Lucie Louettejudokate, championne d'Europe 2013
Le plus dur a été d'accepter la situation. Elle évoque "le deuil" qu’elle a dû effectuer, "par rapport à ma carrière de haut niveau parce que c'est la blessure qui m'a arrêtée. Ce n'est pas moi qui aie décidé directement d'arrêter." Mais aussi admettre qu'elle ne pourrait "plus jamais" faire les Jeux olympiques.

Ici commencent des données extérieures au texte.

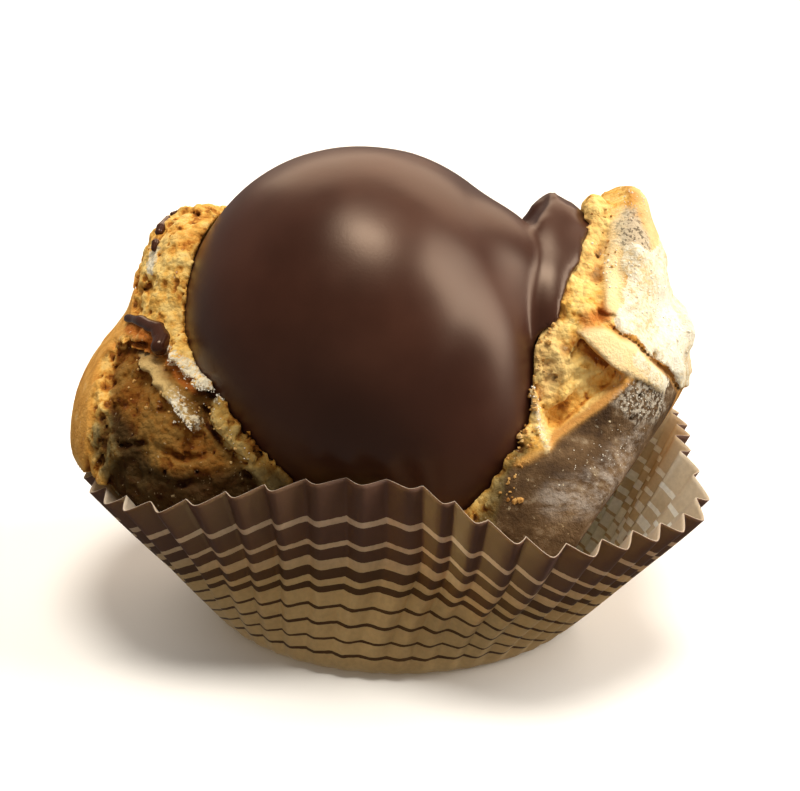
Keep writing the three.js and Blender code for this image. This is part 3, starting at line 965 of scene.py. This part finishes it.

En revenant sur cette période, elle estime que c'était son destin. "Je devais le vivre comme ça. Si j'avais quelque chose à changer, je ne sais pas si je changerais quelque chose finalement, puisqu'une carrière, on la vit à 1000%, au jour J et puis voilà. Ça m'a vraiment beaucoup apporté pour ma vie d'aujourd'hui. Je suis épanouie dans ma vie familiale, dans ma vie professionnelle. Finalement, c'est le plus important. Quand on est athlète, on vit dans une bulle, on vit que pour cet objectif des Jeux olympiques. Mais, on ne voit pas plus loin. Et quand on arrête sa carrière, on se dit qu'il y a quand même une vie derrière. Je suis fière de ça aujourd’hui et de la carrière que j'ai pu faire."

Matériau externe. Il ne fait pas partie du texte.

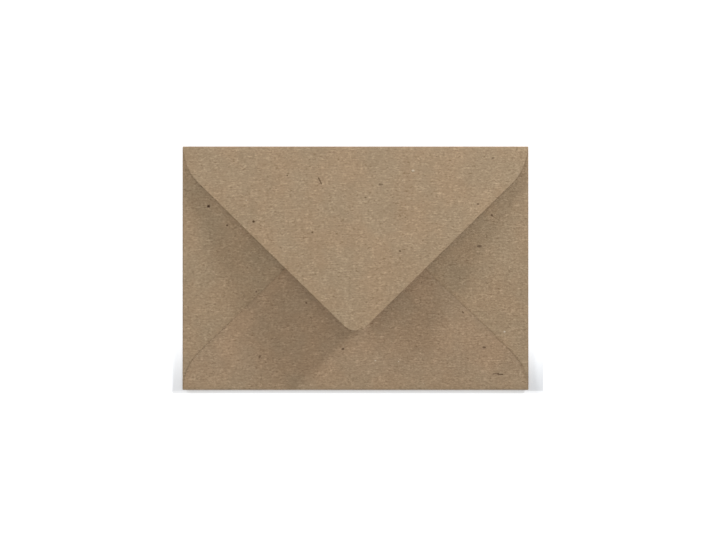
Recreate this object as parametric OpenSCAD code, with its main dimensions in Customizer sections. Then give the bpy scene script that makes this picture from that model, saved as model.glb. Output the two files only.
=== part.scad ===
// Paper envelope with a deep pointed seal flap, folded from one sheet.
// It lies on its front panel with the seal flap on top, a little open.
// The origin is the middle of the panel's lower face. X runs along the width,
// Y runs up to the top fold and Z points away from the table. Millimetres.

/* [Envelope] */
// Width over the two side folds
envelope_w = 162; // [140:1:230]
// Height from the bottom fold to the top fold
envelope_h = 114; // [102:1:160]

/* [Paper] */
// Thickness of the paper
paper_t = 0.15; // [0.08:0.01:0.3]
// Clear depth of the empty pocket, from the front panel to the side flaps
pocket_gap = 0.6; // [0.3:0.1:3]
// Clear depth between one layer of flaps and the next
layer_gap = 0.06; // [0.04:0.01:0.3]
// Length that each fold stops short of the folds beside it
corner_gap = 0.1; // [0.05:0.05:2]

/* [Seal flap] */
// Depth of the seal flap along the paper, from the top fold to the tip
seal_depth = 86.3; // [60:0.1:100]
// Radius of its shoulders, next to the top fold
seal_shoulder_r = 24.4; // [4:0.1:30]
// Radius of its tip
seal_tip_r = 7.3; // [2:0.1:20]
// Angle at which it stands open, where 0 lies flat on the bottom flap
seal_lift = 5.5; // [0:0.1:120]

/* [Bottom flap] */
// Depth of the bottom flap, from the bottom fold to the tip
bottom_depth = 83; // [70:0.1:96]
// Radius of its shoulders, next to the bottom fold
bottom_shoulder_r = 25.5; // [8:0.1:28]
// Radius of its tip
bottom_tip_r = 14; // [4:0.1:24]

/* [Side flaps] */
// Reach of each side flap, from the side fold to the tip
side_reach = 63; // [50:0.1:68]
// Radius of the shoulders at both ends of a side fold
side_shoulder_r = 12; // [3:0.1:20]
// Radius of the tip
side_tip_r = 10; // [4:0.1:20]
// Dry margin left round each glued seam
seam_margin = 2; // [1:0.1:3]

/* [Hidden] */

// Facets of a full circle in the preview
$fn = 96;

// A straight flank runs this far inside the arcs that it touches, so that it
// crosses them cleanly
flank_overlap = 0.002;

// Height of the lower face of each layer of flaps above the table
side_z = paper_t + pocket_gap;
bottom_z = side_z + paper_t + layer_gap;
seal_z = bottom_z + paper_t + layer_gap;

// Outer radius of the fold that brings the paper up to each layer
side_fold_r = (side_z + paper_t) / 2;
bottom_fold_r = (bottom_z + paper_t) / 2;
seal_fold_r = (seal_z + paper_t) / 2;

// The flat panel ends where its folds begin
panel_x = envelope_w / 2 - side_fold_r;
panel_bottom_y = bottom_fold_r - envelope_h / 2;
panel_top_y = envelope_h / 2 - seal_fold_r;

// Length of each fold, and the middle of the side folds
cross_fold_len = 2 * (panel_x - corner_gap);
side_fold_len = panel_top_y - panel_bottom_y - 2 * corner_gap;
side_mid_y = (panel_top_y + panel_bottom_y) / 2;

// Outward direction of the straight flank that touches a shoulder and a tip
function flank_normal(shoulder_x, tip_y, shoulder_r, tip_r) =
    let (
        span = norm([shoulder_x, tip_y]),
        angle = atan2(tip_y, -shoulder_x) - acos((shoulder_r - tip_r) / span)
    )
    [cos(angle), sin(angle)];

// Flap outline above its fold, which runs along X. Depths count from the outer
// edge of the fold, and the flat part begins at start. An inset moves all
// three free sides inwards.
module flap_outline(base, depth, shoulder_r, tip_r, start, inset = 0) {
    shoulder_x = base / 2 - shoulder_r;
    tip_y = depth - tip_r;
    n = flank_normal(shoulder_x, tip_y, shoulder_r, tip_r);
    shoulder_end = [shoulder_x, 0] + (shoulder_r - inset - flank_overlap) * n;
    tip_end = [0, tip_y] + (tip_r - inset - flank_overlap) * n;
    intersection() {
        union() {
            polygon([
                [shoulder_x, 0],
                shoulder_end,
                tip_end,
                [-tip_end.x, tip_end.y],
                [-shoulder_end.x, shoulder_end.y],
                [-shoulder_x, 0]
            ]);
            for (side = [-1, 1])
                translate([side * shoulder_x, 0])
                    circle(r = shoulder_r - inset);
            translate([0, tip_y])
                circle(r = tip_r - inset);
        }
        translate([-base / 2, start + inset])
            square([base, depth]);
    }
}

// Paper bent round the X axis through an angle, from straight below the axis
// and out to +Y
module fold(outer_r, length, angle = 180) {
    rotate([0, 90, 0])
        rotate_extrude(angle = angle)
            translate([outer_r - paper_t, -length / 2])
                square([paper_t, length]);
}

module seal_outline() {
    flap_outline(cross_fold_len, seal_depth, seal_shoulder_r, seal_tip_r, seal_fold_r);
}

module bottom_outline(inset = 0) {
    translate([0, -envelope_h / 2])
        flap_outline(cross_fold_len, bottom_depth, bottom_shoulder_r, bottom_tip_r, bottom_fold_r, inset);
}

module side_outline(side, inset = 0) {
    translate([side * envelope_w / 2, side_mid_y])
        rotate(side * 90)
            flap_outline(side_fold_len, side_reach, side_shoulder_r, side_tip_r, side_fold_r, inset);
}

module panel() {
    translate([-panel_x, panel_bottom_y, 0])
        cube([2 * panel_x, panel_top_y - panel_bottom_y, paper_t]);
}

// One side fold and its flap, on the side given by -1 or 1
module side_flap(side) {
    translate([side * panel_x, side_mid_y, side_fold_r])
        rotate(-side * 90)
            fold(side_fold_r, side_fold_len);
    translate([0, 0, side_z])
        linear_extrude(height = paper_t)
            side_outline(side);
}

module bottom_flap() {
    translate([0, panel_bottom_y, bottom_fold_r])
        rotate(180)
            fold(bottom_fold_r, cross_fold_len);
    translate([0, 0, bottom_z])
        linear_extrude(height = paper_t)
            bottom_outline();
}

// Glue between the bottom flap and one side flap, wherever they overlap
module glued_seam(side) {
    translate([0, 0, side_z + paper_t])
        linear_extrude(height = layer_gap)
            intersection() {
                bottom_outline(seam_margin);
                side_outline(side, seam_margin);
            }
}

// The seal flap leaves its fold early, so that it rises towards its tip
module seal_flap() {
    translate([0, panel_top_y, seal_fold_r]) {
        fold(seal_fold_r, cross_fold_len, 180 - seal_lift);
        rotate([-seal_lift, 0, 0])
            translate([0, seal_fold_r, seal_fold_r - paper_t])
                linear_extrude(height = paper_t)
                    mirror([0, 1])
                        seal_outline();
    }
}

module envelope() {
    color([0.64, 0.55, 0.45])
        union() {
            panel();
            for (side = [-1, 1]) {
                side_flap(side);
                glued_seam(side);
            }
            bottom_flap();
            seal_flap();
        }
}

envelope();
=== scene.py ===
import math

import bpy
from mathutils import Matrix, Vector


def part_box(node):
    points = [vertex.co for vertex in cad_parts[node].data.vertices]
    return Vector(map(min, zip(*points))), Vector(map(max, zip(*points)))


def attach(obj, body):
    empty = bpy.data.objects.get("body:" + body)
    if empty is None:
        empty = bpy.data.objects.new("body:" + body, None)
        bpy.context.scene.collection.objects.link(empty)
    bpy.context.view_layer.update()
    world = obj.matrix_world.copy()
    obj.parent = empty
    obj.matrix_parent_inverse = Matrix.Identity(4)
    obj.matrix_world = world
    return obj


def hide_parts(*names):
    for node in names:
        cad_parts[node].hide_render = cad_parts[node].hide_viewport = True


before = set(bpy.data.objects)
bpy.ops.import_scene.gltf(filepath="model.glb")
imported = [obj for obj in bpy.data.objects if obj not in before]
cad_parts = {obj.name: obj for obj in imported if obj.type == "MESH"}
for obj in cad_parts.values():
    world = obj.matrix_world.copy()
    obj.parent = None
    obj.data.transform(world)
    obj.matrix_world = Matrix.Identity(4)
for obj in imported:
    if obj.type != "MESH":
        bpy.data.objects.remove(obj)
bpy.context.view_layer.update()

# The envelope lies on its front panel. X runs along its width, Y up to the seal
# flap's fold and Z away from the floor. Lengths are in metres.
MM = 0.001
LOW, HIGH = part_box("envelope")
WIDTH = HIGH.x - LOW.x
HEIGHT = HIGH.y - LOW.y

PAPER = 0.15 * MM
POCKET_GAP = 0.6 * MM
LAYER_GAP = 0.06 * MM
CORNER_GAP = 0.1 * MM

# Height of the lower face of each layer of flaps, and the outer fold radius
# that brings the paper up to it
SIDE_Z = PAPER + POCKET_GAP
BOTTOM_Z = SIDE_Z + PAPER + LAYER_GAP
SEAL_Z = BOTTOM_Z + PAPER + LAYER_GAP
SIDE_FOLD_R = (SIDE_Z + PAPER) / 2
BOTTOM_FOLD_R = (BOTTOM_Z + PAPER) / 2
SEAL_FOLD_R = (SEAL_Z + PAPER) / 2

# The flat panel ends where its folds begin
PANEL_X = WIDTH / 2 - SIDE_FOLD_R
PANEL_BOTTOM_Y = BOTTOM_FOLD_R - HEIGHT / 2
PANEL_TOP_Y = HEIGHT / 2 - SEAL_FOLD_R
SIDE_MID_Y = (PANEL_TOP_Y + PANEL_BOTTOM_Y) / 2
CROSS_FOLD = 2 * (PANEL_X - CORNER_GAP)
SIDE_FOLD = PANEL_TOP_Y - PANEL_BOTTOM_Y - 2 * CORNER_GAP

# The folds at the top and bottom widen by this much at each end, so that they
# cover the corners, and narrow again over this length of their flaps
FLARE = 0.45 * MM
FLARE_FADE = 2.5 * MM

# Fineness of the mesh: rows in a fold and in an arc of the outline, spacing of the
# rows between them, columns, and how far the outermost columns are from a free
# edge, which shrinks where a row is narrower than twice EDGE_FULL
FOLD_ROWS = 10
ARC_ROWS = 10
ROW_STEP = 1.8 * MM
CROSS_COLUMNS = 60
SIDE_COLUMNS = 42
EDGE_STEPS = [0, 0.2 * MM, 0.5 * MM, 1.0 * MM, 2.0 * MM]
EDGE_FULL = 8 * MM
POINT_WIDTH = 0.001 * MM
SHARP_ANGLE = math.radians(40)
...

Elle peut à nouveau regarder le judo, sans amertume
Pour faire front à ces péripéties, elle rapporte s'être donnée "à chaque fois de nouveaux objectifs", avec le soutien de ses proches. "Ça a été de m’entraîner avec les garçons, par exemple, en 2012. Ça m’a apporté beaucoup. Ça a modifié un peu mes activités. Je me suis mise à travailler quand j’étais diplômée de l’école de kiné. Ça m’apportait un petit souffle extérieur. Se rendre utile à autre chose. Il me fallait avoir quelque chose à côté pour pouvoir avancer."
Huit ans après, Lucie Louette a tourné la page et souligne sa "plus grande fierté" d'avoir pu "rebondir" à chaque coup d'arrêt, sans regret. "Quand on revisualise les combats, on se dit qu’on aurait pu faire ça. Mais, c’est comme dans la vie de tous les jours, il ne faut pas avoir de regrets. Il faut vivre sa passion et sa vie à fond, sans trop regarder dans le rétroviseur."
Le mois prochain, la judokate suivra de près les JO de Paris cet été et les exploits de certains de ses anciens coéquipiers, sans amertume.